Do not expose your family to these risks
To ensure your family is protected from lead-related health risks, you may also take the following precautions when considering renovating a second-hand home:
- Hire a certified contractor who has received training on lead-safe work practices.
- Use personal protective equipment, such as gloves, masks and goggles, to prevent exposure to dust and chips.
- Contain the work area to prevent lead dust and chips from spreading to other parts of the home.
- Clean up thoroughly after the renovation work is complete. You can use a HEPA vacuum and wet cleaning methods.
These precautions can lessen the possibility of exposure to lead. However, it is still important that the seller has disclosed the presence of such risks openly.
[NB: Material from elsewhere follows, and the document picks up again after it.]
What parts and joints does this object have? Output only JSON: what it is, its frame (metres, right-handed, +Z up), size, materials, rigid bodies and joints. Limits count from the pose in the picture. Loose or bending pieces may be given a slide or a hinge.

Your rights as a homebuyer
As a homebuyer, you have the right to know if the home you are considering contains lead-based paint. The seller must provide you with a lead-based paint disclosure form, as well as any records of lead-based paint testing that they have done if there are any.
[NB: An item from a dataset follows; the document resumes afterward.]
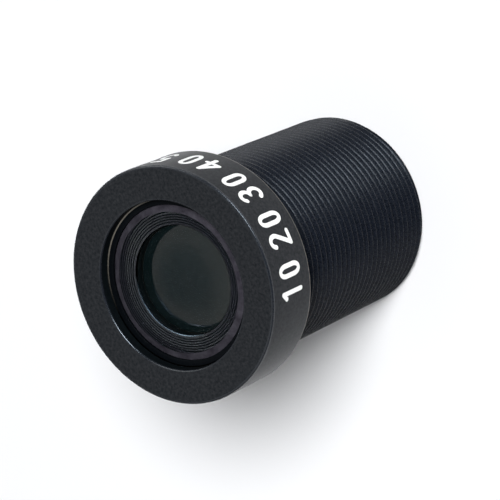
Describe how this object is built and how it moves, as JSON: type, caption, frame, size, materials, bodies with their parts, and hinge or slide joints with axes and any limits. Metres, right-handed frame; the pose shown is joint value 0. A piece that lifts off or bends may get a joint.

Lead-based paint and renovation work in second-hand homes can pose serious health risks, but there are steps you can take to protect yourself and your family. If you suspect that the seller has failed to disclose the presence of lead-based paint or has not followed lead-safe work practices during renovation work, you may have grounds for a complaint. You can file a complaint with the Environmental Protection Agency (EPA). It would be best to consult with an attorney to explore your legal options.